– Selon une récente étude sur la vulnérabilité aux risques naturels dans la wilaya d'Alger, qui vient tout juste d'être finalisée, la menace de séismes dévastateurs plane sévèrement sur la région. Quel commentaire pouvez-vous en faire ? Je dirais simplement que cette étude n'apporte rien de nouveau aux scientifiques algériens, soit dans les universités soit dans les centres de recherche. Des études sur les risques naturels et leur impact dans les grandes villes algériennes, y compris la capitale, ont été réalisées par les centres de recherche algériens tels que le Centre national de recherche appliquée en génie parasismique (CGS), le Centre de recherche en astronomie, astrophysique et géophysique (Craag) ou les universités algériennes telle que l'université des sciences et de la technologie Houari Boumediène (USTHB). Je souhaiterais que les responsables, dans nos ministères, se rapprochent de nos scientifiques et de nos universités avant d'appeler les étrangers et, par là, montrer au grand public que l'université algérienne, avec 50 années d'existence, n'a pu former des scientifiques capables de réaliser une étude de vulnérabilité, alors que plusieurs études de microzonation et d'évaluation de vulnérabilité des structures stratégiques ont été déjà réalisées par les scientifiques du CGS. Je recommande aux autorités concernées par la réduction des risques de catastrophe d'aller creuser dans les archives des centres de recherche algériens avant d'appeler des consultants étrangers.

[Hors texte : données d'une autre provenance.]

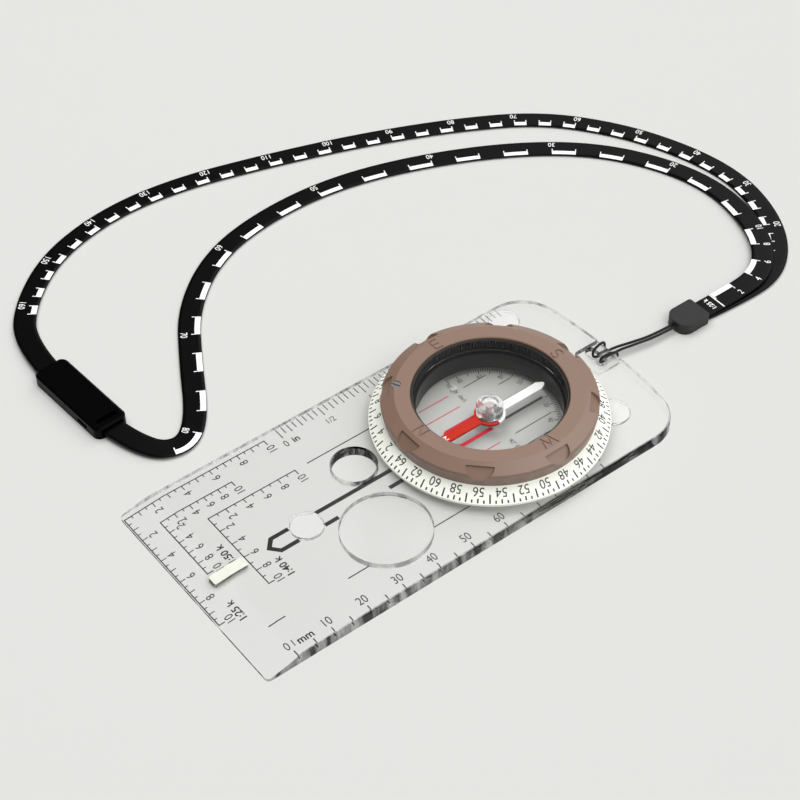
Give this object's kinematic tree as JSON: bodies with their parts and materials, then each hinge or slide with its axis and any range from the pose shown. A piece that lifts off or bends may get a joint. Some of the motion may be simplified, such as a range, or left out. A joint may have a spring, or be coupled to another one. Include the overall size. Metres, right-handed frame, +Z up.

– Quelles sont les limites de ces prévisions ?
Ces prévisions sont basées sur l'approche probabiliste et donc ne peuvent être que des outils d'aide à la décision pour les décideurs. Tout le monde, à Alger, société civile et autorités publiques, connaissent très bien le degré de vulnérabilité des constructions à Alger et plus particulièrement les constructions datant d'avant 1962.
– L'Algérie, qui a connu plusieurs séismes violents ces dernières décennies, a-t-elle une politique préventive efficace ?
A mon avis l'Algérie, après plusieurs expériences de catastrophes, a développé une politique préventive particulièrement aux séismes. Je citerais, à titre d'exemples, les règles parasismiques algériennes (RPA) qui ont été adoptées la première fois en 1981, l'assurance «catastrophes naturelles» qui est obligatoire depuis septembre 2004, l'enseignement du génie parasismique dans la majorité des universités et écoles supérieures algériennes, les études d'aléas et de vulnérabilités réalisées par les institutions algériennes, l'éducation dans les cycles primaires et secondaires au comportement face au risque sismique (ministère de l'Education nationale, Croissant-Rouge algérien et DGPC), l'acquisition par le CGS (ministère de l'Habitat) d'une table vibrante pour mener les recherches en génie parasismique dans le cadre de la réduction du risque sismique.
– Quelle serait, selon vous, la meilleure stratégie de prévention à adopter pour faire face aux risques de séismes et pour en atténuer les dégâts ?
Pour la réduction des dégâts, la meilleure stratégie est principalement l'application stricte des Règles parasismiques algériennes (RPA1999/2003) pour les structures nouvelles et le renforcement des structures existantes vulnérables qui ne répondent pas aux normes d'aujourd'hui ; la formation des administrateurs et des ingénieurs au sein des administrations ainsi que des entrepreneurs à la réduction des risques de catastrophes sismiques au sein des universités. Il faut aussi sensibiliser et encourager les propriétaires privés à renforcer leurs maisons conformément au RPA1999/2003 par la mise à leur disposition des crédits nécessaires, renforcer les prérogatives du Contrôle technique des constructions (CTC) et jouer un rôle de force publique. Les assurances doivent aussi jouer un rôle important dans l'atténuation des dégâts. Il est clair comme le cristal que toute la stratégie de prévention doit commencer par la sensibilisation de la société civile. En conclusion, je dois dire que, comme toute autre forme d'action en faveur de la protection, de la promotion sociale et du développement économique, la réduction des pertes en vies humaines et économiques doit se baser sur la recherche scientifique, à travers une stratégie nationale de gestion des risques aussi bien naturels que technologiques. Nous savons aujourd'hui que la science et la technologie modernes, alliées à une politique sociale éclairée, sont capables d'atténuer considérablement les effets négatifs des risques majeurs.